Le temps de penser à des choses futiles...

"Qui saura fermer la porte-fenêtre du jardin dont les paumelles insuffisantes font travailler les gonds à faux? Si l'on pousse sottement le panneau sans accompagner le mouvement d'une légère traction vers l'intérieur, les ferrures augmenteront leur jeu et l'ensemble se désarticulera en moins d'un mois."

Le temps des regrets...

"Si je m'étais tué, Hélène aurait trouvé dans ma poche cette lettre ridicule. C'est une sottise sans nom de ne pas l'avoir détruite puisqu'elle ne représente plus la réalité de mes sentiments présents, mais un mouvement sans profondeur, une humeur plutôt que j'exprimais de façon cruelle. On devrait brûler toutes les lettres de ce genre. Elles mentent toutes par anachronisme."

Le temps de penser à l'essentiel...

"A deux ou trois secondes près, je passais, je n'aurais même jamais imaginé que je frôlais une catastrophe. Je roulerais tranquillement vers Rennes. Mon costume et la MG seraient intacts. J'aurais mangé du faisan chez Mortreux. Ces trois secondes, je les ai perdues quelque part." "[...] une idée volette, bourdonne comme une mouche verte, se pose, je la chasse, elle revient, s'entête, hideuse, et je ne peux l'écraser. Une idée et une image: je suis dans ma voiture, quai Voltaire, je vais partir pour Rennes, le moteur tourne, je viens de passer ma première, je commence à manoeuvrer pour déboîter, Hélène est debout sur le trottoir, elle me dit quelque chose, je baisse ma glace pour entendre, elle dit:
- Sois prudent, ne roule pas trop vite...
Je souris, je démarre, je viens de perdre quelques secondes. A deux cent cinquante kilomètres de moi le marchand de cochons se tape un verre de calva. Je viens de perdre."

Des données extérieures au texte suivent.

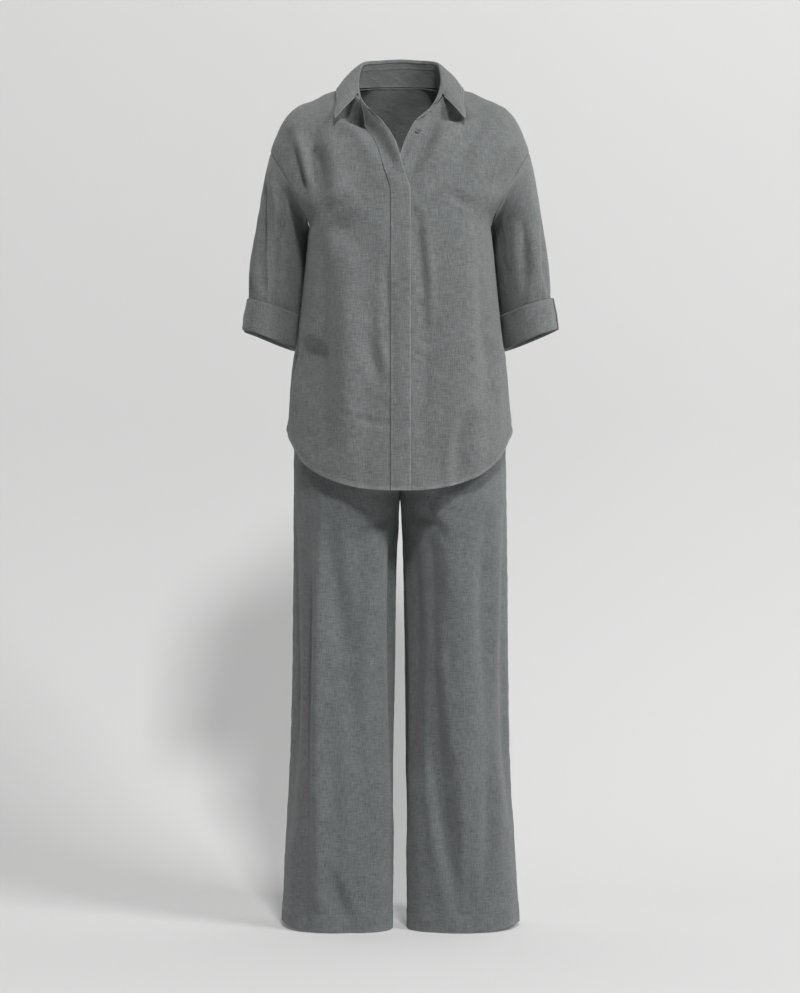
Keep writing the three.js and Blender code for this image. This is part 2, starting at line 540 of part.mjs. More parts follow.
function waistband() {
  const waist = LEG_RINGS.at(-1);
  const ring = [-1, 1].flatMap((half) => {
    const points = even(LEG_COLUMNS)(2).map((u) => legRingPoint(waist, half, u));
    return half < 0 ? points.reverse() : points.slice(1);
  });
  const loop = [...ring, ...ring.slice(1, -1).reverse().map((p) => flip(p))];
  const rows = [2 * GAP, WAISTBAND_HEIGHT].map((h) => loop.map((p) => V(p.x, p.y, p.z + h)));
  return wall(nodesOf(rows, true), -CLOTH, 0, true);
}

// ---- The set ----
const LINEN = { color: 0x747776, roughness: 0.92, metalness: 0 };
const BUTTON = { color: 0x5c6467, roughness: 0.35, metalness: 0 };
const set = new THREE.Group();
set.position.z = -NECK_HEIGHT;
function add(name, geometry, look = LINEN) {
  const mesh = new THREE.Mesh(geometry, new THREE.MeshStandardMaterial(look));
  mesh.name = name;
  set.add(mesh);
}
add("shirt_front_left", leftFront());
add("shirt_front_right", rightFront());
add("shirt_button_stand", buttonStand());
add("shirt_fly_placket", flyPlacket());
add("shirt_back", back());
add("shirt_collar_stand", collarStand());
add("shirt_collar_leaf", collarLeaf());
for (const [name, side] of [["left", 1], ["right", -1]]) {
  add(`shirt_sleeve_${name}`, sleeve(side));
  add(`shirt_turn_up_${name}`, turnUp(side));
  add(`trouser_front_${name}`, trouserPanel(side, -1));
  add(`trouser_back_${name}`, trouserPanel(side, 1));
}
add("trouser_waistband", waistband());
add("shirt_open_button", button("left", OPEN_BUTTON_HEIGHT, 2 * CLEARANCE + STRIP_CLOTH), BUTTON);
FLY_BUTTON_HEIGHTS.forEach((height, i) => {
  add(`shirt_fly_button_${i + 1}`, button("right", height, RIGHT_RISE + CLEARANCE), BUTTON);
});

export default set;
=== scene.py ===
# %% [markdown]
# # A linen shirt and wide trousers
# A loose shirt with a collar, a covered fly and rolled sleeves hangs over wide straight trousers. Both are
# one grey linen, filled out as if worn, with nobody inside. Cloth could be simulated, but then nobody says
# where it folds. So every piece of cloth is worked out as a fine grid on the form that its cut gives it, then
# creased, given its thickness, and covered with a woven finish.

# %% The frame and the units
import math

import bpy
import numpy as np
from mathutils import Matrix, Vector
from mathutils.kdtree import KDTree


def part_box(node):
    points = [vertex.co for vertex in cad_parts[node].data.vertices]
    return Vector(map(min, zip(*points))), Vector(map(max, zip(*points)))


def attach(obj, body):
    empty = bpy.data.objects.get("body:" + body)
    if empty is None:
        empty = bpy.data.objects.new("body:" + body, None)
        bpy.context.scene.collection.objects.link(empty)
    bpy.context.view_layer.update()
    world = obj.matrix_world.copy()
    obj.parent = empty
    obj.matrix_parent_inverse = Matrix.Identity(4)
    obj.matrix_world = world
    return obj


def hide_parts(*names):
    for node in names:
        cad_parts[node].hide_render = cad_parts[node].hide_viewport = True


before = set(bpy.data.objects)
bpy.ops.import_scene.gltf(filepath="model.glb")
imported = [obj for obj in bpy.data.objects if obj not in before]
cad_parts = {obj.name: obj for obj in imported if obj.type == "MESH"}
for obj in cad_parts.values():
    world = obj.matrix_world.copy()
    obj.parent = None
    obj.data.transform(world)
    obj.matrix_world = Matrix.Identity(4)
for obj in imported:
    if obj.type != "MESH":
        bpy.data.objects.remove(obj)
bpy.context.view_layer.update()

MM = 0.001
NECK_HEIGHT = 1440.0  # the origin's height above the trouser hems, in millimetres


def to_metres(points):
    """Points in millimetres, with heights from the trouser hems, in the frame's own metres."""
    return (np.asarray(points, dtype=float) - (0.0, 0.0, NECK_HEIGHT)) * MM


# %% [markdown]
# ## Camera
# A garment is best judged straight from the front, from far enough away that its sides don't bulge. The
# camera stands four metres off, level, at half the set's height, and its lens is worked out from how tall a
# stretch of the room it should take in at that distance.

# %% Camera
CAMERA_AWAY = 4.0
CAMERA_HEIGHT = 735 * MM  # above the trouser hems
VIEW_TALL = 1.708  # metres of the set's own plane, from the frame's bottom to its top
FRAME_SIZE = (800, 993)
SENSOR_TALL = 36.0


def add_camera():
    data = bpy.data.cameras.new("camera")
    data.sensor_fit = "VERTICAL"
    data.sensor_height = SENSOR_TALL
    data.sensor_width = SENSOR_TALL * FRAME_SIZE[0] / FRAME_SIZE[1]
    data.lens = SENSOR_TALL * CAMERA_AWAY / VIEW_TALL
    camera = bpy.data.objects.new("camera", data)
    camera.location = (0.0, -CAMERA_AWAY, CAMERA_HEIGHT - NECK_HEIGHT * MM)
    camera.rotation_euler = (math.radians(90), 0.0, 0.0)
    bpy.context.scene.collection.objects.link(camera)
    bpy.context.scene.camera = camera
    return camera


print("lens, mm:", round(add_camera().data.lens, 2))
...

Un livre vraiment poignant, entre espoir et désespoir, futilité et priorités, fatalité et humour.

Bref, les choses de la vie...
Une belle rencontre littéraire 8 étoiles

Pierre Delhomeau est un homme pressé. Un avocat brillant et réputé qui a une tendance à l’arrogance vis à vis des gens qu’il rencontre, et même vis à vis de sa compagne Hélène Gerbier dont il envisage de se séparer, lui préparant une lettre bien tournée.
Arrive l’accident. Presque une cinquantaine de pages décrivent en détail la collision entre les deux véhicules et surtout les effroyables mutilations provoquées au corps de Pierre dans sa MG. Pierre qui, ne ressentant aucune douleur, s’inquiète pour sa voiture et son costume.
S’ensuivent des pages touchantes de lucidité sur le sens de la vie, sur l’importance de certaines choses, voire de certaines personnes, importance toute relative quand arrive la fin.
"Je n’étais pas préparé à ce voyage et je rassemble au hasard des bagages dans lesquels j’oublie l’essentiel. .. "
Un examen de conscience tardif, sans remords ni culpabilité.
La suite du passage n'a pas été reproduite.